Il faut faire attention. Le commerce équitable renvoie au fait de travailler avec des petits producteurs qui n’ont pas forcément de grosses exploitations et de nombreux salariés. Ils ne sont pas toujours compétitifs face à l’agro-business, mais il s’agit de les soutenir pour des raisons de justice sociale et en plus, mais ce n’est pas l’idée initiale, de respecter des critères les plus écologiques possibles. Pour le nickel, on est face à des monstres industriels et des transnationales. Derrière KNS, c’est Glencore ; derrière Prony Resources, c’est Trafigura. Ce sont les deux plus grands négociants de matières premières à l’échelle de la planète. C’est important de noter que ces mêmes entreprises ne se comportent pas forcément selon les mêmes standards dans des situations ou des contextes nationaux où les régulations sont beaucoup moins appliquées avec des États plus faibles ou plus corrompus. Je pense en particulier à tous les scandales dans lesquels sont impliqués Trafigura et Glencore en République démocratique du Congo, en Afrique centrale.
Une industrie minière peut-elle être plus vertueuse et respectueuse de l’environnement ?
La mine est une activité destructrice par nature. Il ne faut pas oublier cela. Lorsqu’on parle de « mine durable », c’est un oxymore, une contradiction dans les termes. La mine n’est pas durable, elle creuse et détruit pour produire autre chose. Pour être plus précis, la durabilité peut être vue de deux façons. La mine détruit, mais elle va produire des batteries, créer des emplois, financer des aires marines protégées, etc. Il y a une substitution de capitaux : on détruit un capital pour en produire d’autres. Les tenants d’une autre version de la durabilité (ou plutôt de la soutenabilité) disent qu’il y a des effets de seuil et des choses qui ne sont pas substituables. Une fois qu’on a détruit la biodiversité endémique d’une région, on ne peut pas la remplacer par autre chose. Les entreprises minières se basent sur la notion de compensation. Elles creusent à un endroit en respectant les réglementations nationales plus ou moins sévères, en compensant par le développement et le financement d’activités locales. Il est toujours mieux qu’une entreprise minière ait des pratiques environnementales moins destructrices. Aujourd’hui, beaucoup de choses sont mises en place : il y a un code minier à l’échelon du pays, des codes environnementaux provinciaux. Il y a tout un dispositif juridique, administratif et réglementaire qui fait que les entreprises ne peuvent pas faire n’importe quoi.

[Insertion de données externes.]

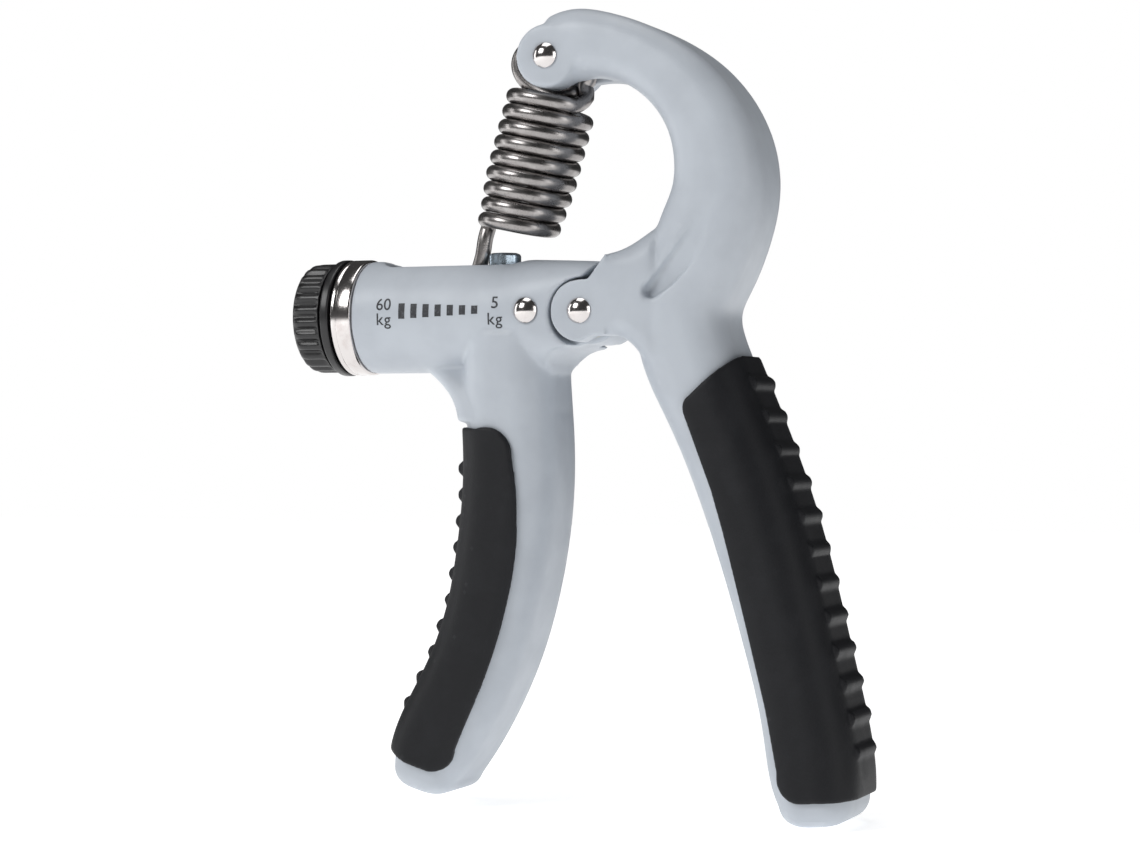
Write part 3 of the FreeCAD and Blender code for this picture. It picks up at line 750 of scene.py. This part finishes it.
# ------------------------------------------------------------------ rivets


@dataclass
class Rivets:
    """The three through rivets with polished domed heads."""

    shank: float = 1.9
    dome_tall: float = 1.35
    lip: float = 0.22
    bevel: float = 0.08
    dome_steps: int = 12
    segments: int = 64

    def mesh(self, name: str, node: str) -> bpy.types.Mesh:
        """Make one rivet in its CAD solid's box.

        Args:
            name: the mesh's name.
            node: the CAD node.

        Returns:
            The mesh.
        """
        low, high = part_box(node)
        centre = (low + high) / 2
        head = (high.x - low.x) / 2 / MM
        far = (high.y - low.y) / 2 / MM
        seat = far - self.dome_tall
        crown = self.dome_tall - self.lip
        ball = (head ** 2 + crown ** 2) / (2 * crown)
        reach = math.asin(min(1.0, head / ball))
        cap = [(far - ball + ball * math.cos(reach * step / self.dome_steps),
                ball * math.sin(reach * step / self.dome_steps))
               for step in range(self.dome_steps + 1)]
        cap[0] = (far, 0.0)
        side = cap + [(seat + 0.05, head), (seat, head - self.bevel),
                      (seat, min(self.shank, head - 0.5))]
        profile = [(-along, radius) for along, radius in side] + side[::-1]
        return turned(name, profile, Axis.Y, centre, self.segments)

    def build(self, shop: Workshop) -> None:
        """Make the rivets.

        Args:
            shop: places and dresses the pieces.
        """
        for node, body in (("pivot_rivet", "palm"), ("barrel_rivet", "finger"),
                           ("spring_rivet", "spring_pin")):
            name = node.replace("rivet", "dome_rivet")
            shop.mount(name, self.mesh(name, node), Slot.BRIGHT, body, node)


# ------------------------------------------------------------------ knob and ring


@dataclass
class Adjuster:
    """The fluted knob, the polished ring beside it and the screw train inside the barrel."""

    flutes: int = 26
    flute_deep: float = 0.75
    flute_steps: int = 12
    flute_gap: float = 0.45
    flange_wide: float = 1.7
    flange_proud: float = 0.7
    groove_wide: float = 0.7
    groove_deep: float = 0.9
    dish_deep: float = 0.7
    socket_deep: float = 3.0
    ring_seen: float = 4.3
    ring_round: float = 0.45
    ring_hole: float = 3.3
    spigot: float = 7.6
    ring_segments: int = 160

    def knob_profile(self, long: float, out: float, flange: float) -> list[Pair]:
        """The knob's outline from the middle of its end face to its inner face.

        Args:
            long: the knob's length.
            out: the radius over the flutes.
            flange: the flange's radius.

        Returns:
            Points (along, radius), denser where the flutes run.
        """
        seat = long - self.flange_wide
        groove = seat - self.groove_wide
        socket = long - self.socket_deep
        corners = [(self.dish_deep, 0.0), (self.dish_deep, 3.4), (0.0, 4.3), (0.0, out),
                   (groove, out), (groove, out - self.groove_deep), (seat, out - self.groove_deep),
                   (seat, flange), (long, flange), (long, 3.2), (socket, 3.0), (socket, 0.0)]
        shape = round_corners(corners, {1: 0.4, 2: 0.5, 3: 2.2, 4: 0.25, 5: 0.1, 6: 0.1, 7: 0.4,
                                        8: 0.4}, 6)
        dense: list[Pair] = []
        for here, there in zip(shape, shape[1:]):
            dense.append(here)
            gap = there[0] - here[0]
            if gap > 1.5 and here[1] == there[1]:
                count = int(gap / self.flute_gap)
                dense += [(here[0] + gap * step / count, here[1]) for step in range(1, count)]
        return dense + [shape[-1]]

    def build_knob(self, shop: Workshop) -> None:
        """Make the knob.

        Args:
            shop: places and dresses the piece.
        """
        low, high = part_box("knob")
        centre = Vector((low.x, 0.0, joint_place("knob_turn").z))
        long = (high.x - low.x) / MM
        flange = (high.z - low.z) / 2 / MM
        out = flange - self.flange_proud
        end = long - self.flange_wide - self.groove_wide

        def carve(along: float, angle: float) -> float:
            """The depth of a flute at a place on the knob."""
            if along > end + 0.01:
                return 0.0
            notch = (0.5 + 0.5 * math.cos(self.flutes * angle)) ** 1.6
            return self.flute_deep * notch * rise(along, 0.15, 1.4) * (1 - rise(along, end - 0.9, end))

        mesh = turned("fluted_knob", self.knob_profile(long, out, flange), Axis.X, centre,
                      self.flutes * self.flute_steps, carve)
        shop.mount("fluted_knob", mesh, Slot.KNOB, "adjuster", "knob")

    def build_ring(self, shop: Workshop) -> None:
        """Make the polished ring.

        Args:
            shop: places and dresses the piece.
        """
        low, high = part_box("trim_ring")
        out = (high.z - low.z) / 2 / MM
        centre = Vector((low.x, 0.0, (low.z + high.z) / 2))
        wide = (high.x - low.x) / MM
        face, soft = self.ring_seen, self.ring_round
        turns = [math.radians(turn) for turn in range(0, 91, 15)]
        outline = [(0.0, self.ring_hole), (0.0, out - soft)]
        outline += [(soft * (1 - math.cos(turn)), out - soft + soft * math.sin(turn))
                    for turn in turns[1:]]
        outline += [(0.9, out), (1.15, out - 0.12), (1.4, out)]
        outline += [(face - soft + soft * math.sin(turn), out - soft + soft * math.cos(turn))
                    for turn in turns]
        outline += [(face, self.spigot), (wide, self.spigot), (wide, self.ring_hole)]
        mesh = turned("polished_ring", outline, Axis.X, centre, self.ring_segments)
        shop.mount("polished_ring", mesh, Slot.BRIGHT, "finger", "trim_ring")

    def build(self, shop: Workshop) -> None:
        """Make the knob and ring and dress the screw train.

        Args:
            shop: places and dresses the pieces.
        """
        self.build_knob(shop)
        self.build_ring(shop)
        for node in ("lead_screw", "retaining_clip", "carriage", "hook_washer"):
            shop.dress(node, Slot.STEEL)
        for node in ("bearing_block", "thrust_washer", "pivot_washers"):
            shop.dress(node, Slot.NYLON)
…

Passer au solaire sera-t-il suffisant pour faire un nickel moins polluant ?
Cette question renvoie au périmètre de responsabilité de la mine, au-delà du seul site extractif. C’est un objet de discussion et de controverse, un élément central dans les négociations entre population, pouvoirs publics et entreprises minières, comme on le voit régulièrement à Thio ou Kouaoua, malheureusement à l’occasion de conflits, ceux-ci constituant souvent une sorte de mode de gouvernance pour les entreprises. L’autre élément essentiel est le suivi en temps réel. Il faut organiser des modalités de suivi des processus en cours, et pas uniquement à l’intérieur de la mine. Il ne suffit pas d’avoir de bonnes régulations : il faut pouvoir évaluer ce qu’il se passe, en période de routine comme en cas d’accident. Il faudrait aussi concevoir des indicateurs qui fassent sens auprès de la population locale. Par exemple, on peut instaurer des indicateurs bioculturels qui prennent en compte la façon dont les riverains se représentent l’environnement pour les impliquer dans ce suivi. Il y a aussi l’enjeu des observatoires. Scal’Air le fait pour la qualité de l’air. L’OEIL fait déjà beaucoup de choses. Il pourrait y avoir des observatoires à différents endroits du territoire. Il y aurait certainement aussi des progrès à faire sur les pratiques métallurgiques. L’élément technologique est absolument central.